Tobacco Control Topics

Substantive Issues

Type of Tobacco Product

None

"For all the foregoing reasons, the Court determines that the UPA exemption in § 57-12-7 applies to and requires dismissal of Plaintiffs' UPA claim based on Marlboro Lights and Cambridge Lights advertisements that contain the words "lights" and/or "lowered tar and nicotine" accompanied by the tar and nicotine content in milligrams of the cigarettes according to FTC Method testing. It is undisputed, however, that Marlboro Lights cigarette packages have never contained numerical information concerning tar and nicotine yields.

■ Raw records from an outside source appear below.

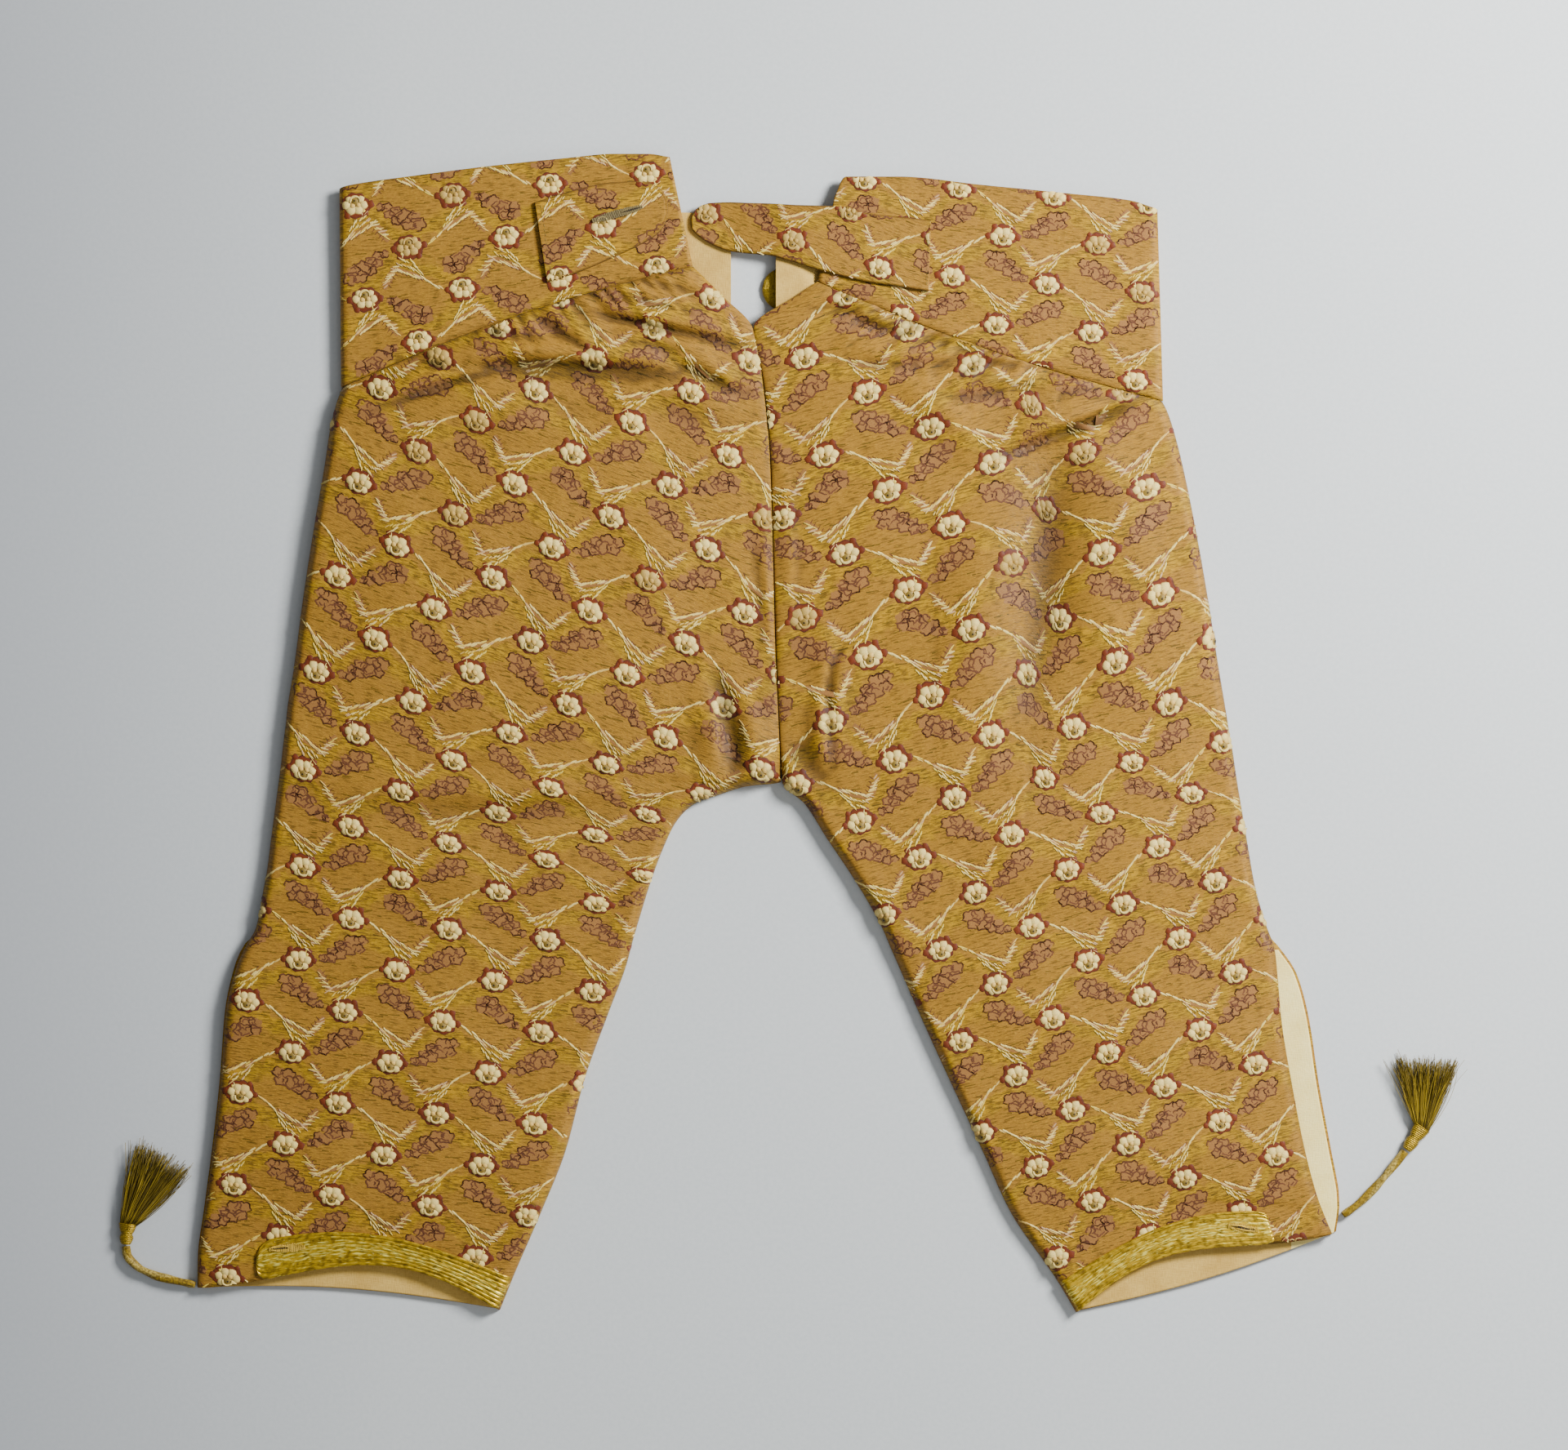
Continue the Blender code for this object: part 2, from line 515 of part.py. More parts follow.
def add_cloth(name, face, back, material):
    """A piece of cloth: a grid for its face, the same grid for its back, and a rim all round."""
    rows, columns = face.shape[:2]
    count = rows * columns
    vertices = [tuple(p) for p in face.reshape(-1, 3)] + [tuple(p) for p in back.reshape(-1, 3)]
    faces = []
    for i in range(rows - 1):
        for j in range(columns - 1):
            a = i * columns + j
            for corner in ((a, a + 1, a + columns + 1), (a, a + columns + 1, a + columns)):
                faces.append(corner)
                faces.append(tuple(count + k for k in reversed(corner)))
    rim = [j for j in range(columns)]
    rim += [i * columns + columns - 1 for i in range(1, rows)]
    rim += [(rows - 1) * columns + j for j in range(columns - 2, -1, -1)]
    rim += [i * columns for i in range(rows - 2, 0, -1)]
    for a, b in zip(rim, rim[1:] + rim[:1]):
        faces.append((b, a, count + a, count + b))
    return add_mesh(name, vertices, faces, material)


def flat_cloth(name, points, base, wall, material):
    """A piece of cloth that lies flat, from its plan points."""
    low = np.full(points.shape[:2] + (1,), base)
    face = np.concatenate([points, low + wall], axis=2)
    back = np.concatenate([points, low], axis=2)
    return add_cloth(name, face, back, material)


def front_points(table, top_rows, hem_bow, slit, shift, inset, first):
    """Plan grid of a front panel or of its lining, from a section number down to the hem."""
    top = named(FRONT_COLUMNS, top_rows)
    kept = {key: values[FRONTS_MEET:] for key, values in table.items()}
    merged = {key: np.concatenate([top[key], kept[key]]) for key in FRONT_COLUMNS}
    added = len(top_rows)
    reach = np.concatenate([np.zeros(added), kept["reach"]])
    outer = ends(merged, "outer")
    inner = ends(merged, "inner", shift)
    below_slit = np.arange(len(outer)) - added + FRONTS_MEET > slit
    outer_inset = np.where(below_slit, inset - FRONT_INSET - reach, inset)
    inner_inset = np.where(np.arange(len(outer)) - added + FRONTS_MEET < CROTCH, 0.0, inset)
    inner_inset[CROTCH + added - FRONTS_MEET] += CROTCH_INSET
    placed_outer = moved_in(outer, inner, outer_inset)
    placed_outer[0] = outer[0]
    placed_inner = moved_in(inner, outer, inner_inset)
    bow = np.zeros(len(outer))
    bow[-1] = hem_bow
    bow[-2] = hem_bow * 0.6
    start = 0 if first is None else first - FRONTS_MEET + added
    places = np.broadcast_to(np.linspace(0, 1, FRONT_PARTS + 1), (len(outer), FRONT_PARTS + 1))
    points = line_across(placed_outer, placed_inner, bow, np.ones(len(outer)), places)
    return points[start:]


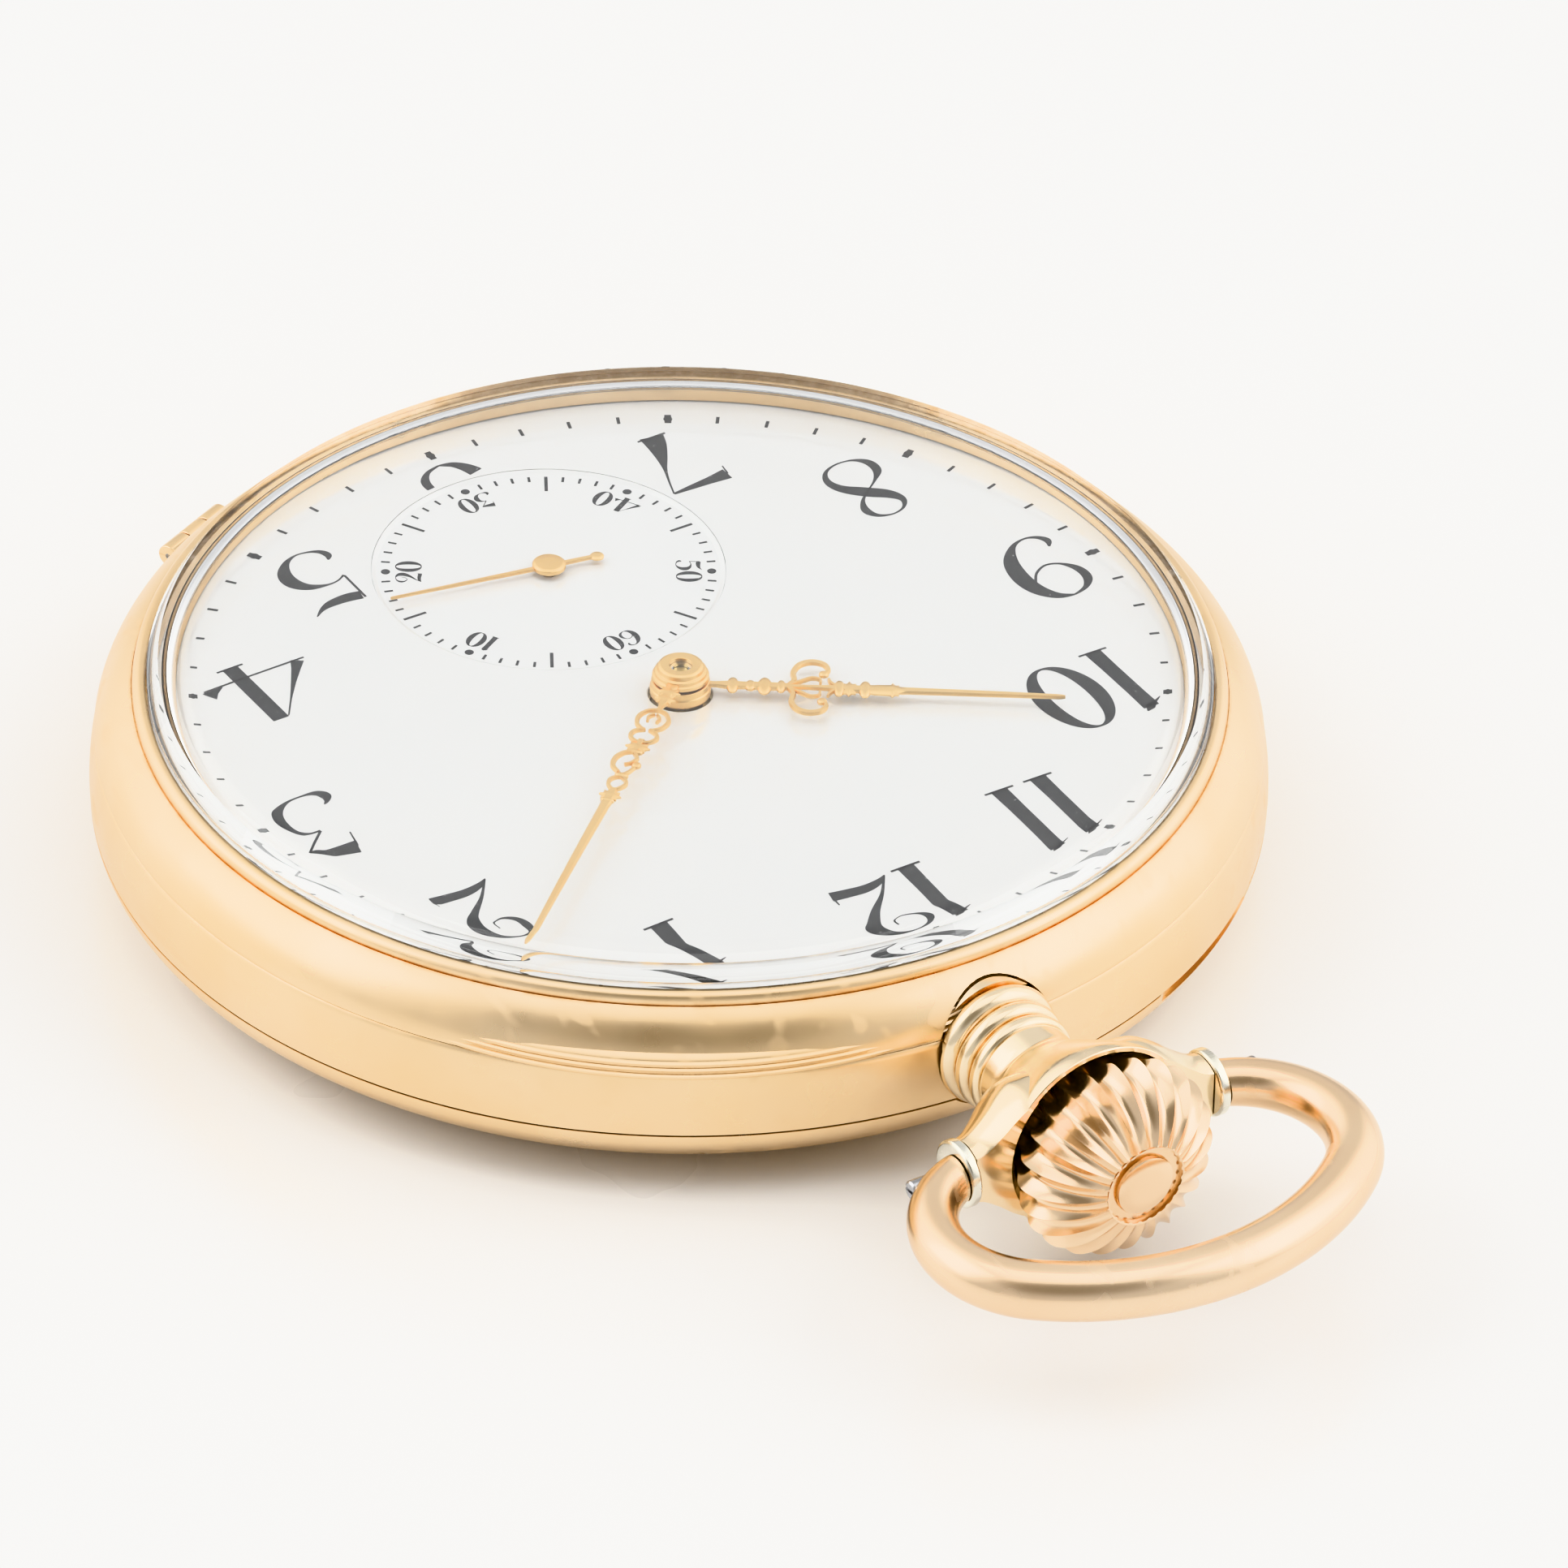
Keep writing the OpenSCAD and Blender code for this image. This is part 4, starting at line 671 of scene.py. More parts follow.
GOLD, GOLD_DEEP = (0.92, 0.70, 0.45), (0.84, 0.60, 0.33)
ROSE, ROSE_DEEP = (0.90, 0.695, 0.485), (0.80, 0.575, 0.37)
mats = {
    "case": gold_material("gold_case", GOLD, GOLD_DEEP,
                          tarnish=[("h", BACK_SEAM, 0.06), ("h", BEZEL_SEAM, 0.06)]),
    "bezel": gold_material("gold_bezel", GOLD, GOLD_DEEP,
                           tarnish=[("r", 23.16, 0.12), ("h", BEZEL_SEAM, 0.05)]),
    "back": gold_material("gold_back", GOLD, GOLD_DEEP, tarnish=[("h", BACK_SEAM, 0.06)]),
    "pendant": gold_material("gold_pendant", (0.93, 0.78, 0.56), (0.86, 0.67, 0.43), axis="y", rough=0.18),
    "bow": gold_material("gold_bow", ROSE, ROSE_DEEP, centre=(0, 32), rough=0.24),
    "crown": gold_material("gold_crown", ROSE, ROSE_DEEP, axis="y", rough=0.2),
    "hands": gold_material("gold_hands", (1.0, 0.70, 0.33), (0.96, 0.62, 0.26), rough=0.36,
                           line=(0.85, 0.5, 0.2)),
    "gilt": gilt_material("gilt_brass"),
    "nickel": striped_nickel("striped_nickel"),
    "steel": steel_material("polished_steel", (0.60, 0.61, 0.63), (0.42, 0.42, 0.43)),
    "blued": steel_material("blued_steel", (0.06, 0.10, 0.34), (0.03, 0.04, 0.16), rough=0.16),
    "collar": steel_material("white_metal", (0.76, 0.74, 0.66), (0.54, 0.51, 0.42), rough=0.22),
    "dark_steel": steel_material("screw_steel", (0.36, 0.36, 0.37), (0.20, 0.19, 0.19), rough=0.3),
    "copper": gold_material("copper_feet", (0.76, 0.42, 0.24), (0.55, 0.26, 0.12), rough=0.35,
                            line=(0.3, 0.14, 0.07)),
    "enamel": enamel_material("white_enamel", (0.87, 0.865, 0.855), (0.85, 0.845, 0.835)),
    "subdial": enamel_material("white_enamel_seconds", (0.885, 0.882, 0.875), (0.87, 0.867, 0.86)),
    "print": print_material("dial_print"),
    "glass": glass_material("crystal_glass"),
    "ruby": ruby_material("ruby_jewels"),
}


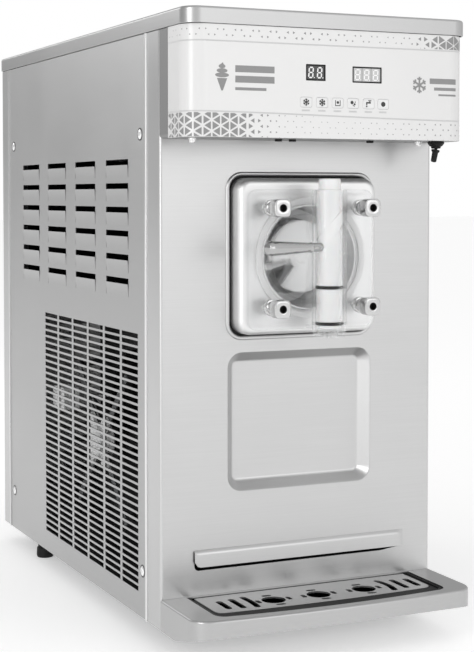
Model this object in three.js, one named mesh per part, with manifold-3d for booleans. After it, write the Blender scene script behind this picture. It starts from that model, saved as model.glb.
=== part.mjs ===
// Counter-top soft serve machine for one flavour: a sheet-metal cabinet with a control head,
// a freezing cylinder behind a clear door, a draw valve, a drip station and the drive and
// refrigeration inside. Millimetres: X to the right, Y to the back, Z up.
// Pieces are placed from two planes, Y = 0 at the face of the front panel and Z = 0 at the lower
// edge of the panels. The machine group moves them so that the origin lies under the middle.
import * as THREE from 'three';
import { mergeVertices } from 'three/addons/utils/BufferGeometryUtils.js';
import Module from 'manifold-3d';

const wasm = await Module();
wasm.setup();

// ---- Driving dimensions ----------------------------------------------------------------------
const SHEET = 2;
const GAP = 0.4;
const BODY = { half: 180, depth: 650, height: 688, corner: 4 };
const RETURN = { front: 41.5, rear: 37 };
const COVER = { overhang: 1.6, front: -82.4, corner: 20, low: 688.7, top: 707.3 };
const FOOT = { height: 28, radius: 12.5, topRadius: 10 };
const LOUVRE = {
  first: 101.7, pitchY: 119.6, width: 79, columns: 4,
  top: 544, pitchZ: 28.75, slot: 7, rows: 6,
};
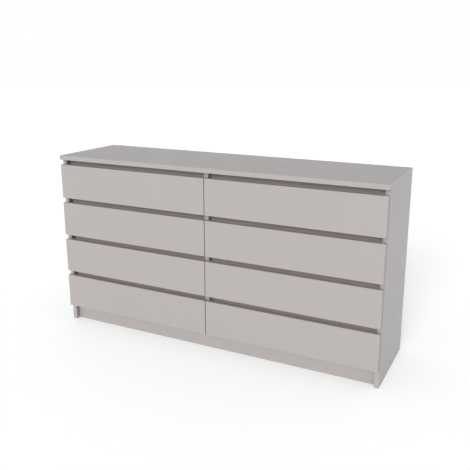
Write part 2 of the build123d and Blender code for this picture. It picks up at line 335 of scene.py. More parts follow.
# beech of the dowels
beech = {
    "paleTone": (0.62, 0.42, 0.25),
    "darkTone": (0.46, 0.29, 0.16),
    "grainSize": 0.0012,
    "grainHeight": 0.0001,
    "roughness": (0.55, 0.68),
}


def beechMaterial():
    bench = MaterialBench("beech")
    grain = bench.noise(beech["grainSize"], 4)
    flecks = bench.noise(beech["grainSize"] / 2, 2)
    tone = bench.blend(bench.spread(grain, 0, 1), beech["paleTone"], beech["darkTone"])
    tone = bench.blend(bench.spread(flecks, 0, 0.3, 0.55, 0.8), tone, beech["darkTone"])
    normal = bench.raised(grain, beech["grainHeight"])
    return bench.finished(tone, bench.spread(grain, *beech["roughness"]), normal)


# cloudy clear silicone of the bumpers
silicone = {
    "tone": (0.80, 0.80, 0.78),
    "transmission": 0.6,
    "ior": 1.41,
    "speckSize": 0.0007,
    "speckTone": -0.04,
    "speckHeight": 0.00003,
    "roughness": (0.18, 0.30),
}


def siliconeMaterial():
    bench = MaterialBench("silicone")
    specks = bench.noise(silicone["speckSize"], 2)
    cloudy = lighter(silicone["tone"], silicone["speckTone"])
    tone = bench.blend(bench.spread(specks, 0, 1), silicone["tone"], cloudy)
    return bench.finished(
        tone, bench.spread(specks, *silicone["roughness"]),
        bench.raised(specks, silicone["speckHeight"]),
        Transmission_Weight=silicone["transmission"], IOR=silicone["ior"],
    )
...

Pls.' Ex. 5 at 7. The Court therefore cannot find based on the record currently before it that the 1971 and 1995 consent orders expressly permit use of the term "Lights" on cigarette packages when there is no disclosure of the FTC Method ratings of the cigarettes. Philip Morris nevertheless argues that the FTC expressly permitted the use of the term "lights" in its Marlboro Lights packages in its October 1967 policy statement in which the FTC stated it would not challenge representations relating to tar and nicotine content so long as' they were accurate and substantiated by the FTC Method. The problem with this argument, however, is that the 1971 consent order modified, or at least clarified, the October 1967 policy by stating that representations of "low" tar and nicotine, and other like terms, were permissible only when accompanied by disclosure of FTC Method tar and nicotine levels. At the time Marlboro Lights cigarettes entered the market, the FTC's most recent and specific policy expression was set forth in the 1971 American Brands consent order. Because an agency is free to change or modify its policies over time, this Court must therefore look to the language of the 1971 consent order to determine what the FTC expressly authorized in cigarette advertising at the time Marlboro Lights cigarettes entered the market. The record also does not indicate that, after 1971, the FTC "expressly permitted" the use of the term "lights" on cigarette packages without the inclusion of FTC Method ratings."
"In sum, Plaintiffs' UPA claim alleges a fraudulent misrepresentation claim arising from a duty not to deceive, which is not expressly preempted by the FCLAA. To the extent Plaintiffs' UPA [Unfair Practices Act] claim can be construed as a failure-to-warn, fraudulent concealment, or warning neutralization claim, those theories are expressly preempted by the FCLAA. Plaintiffs are thus limited to their claim that the use of the descriptive terms "lights" and "lowered tar and nicotine" on packaging and advertising for Marlboro Lights and Cambridge Lights cigarettes is deceptive, and that the Plaintiffs relied on these deceptive representations to their detriment."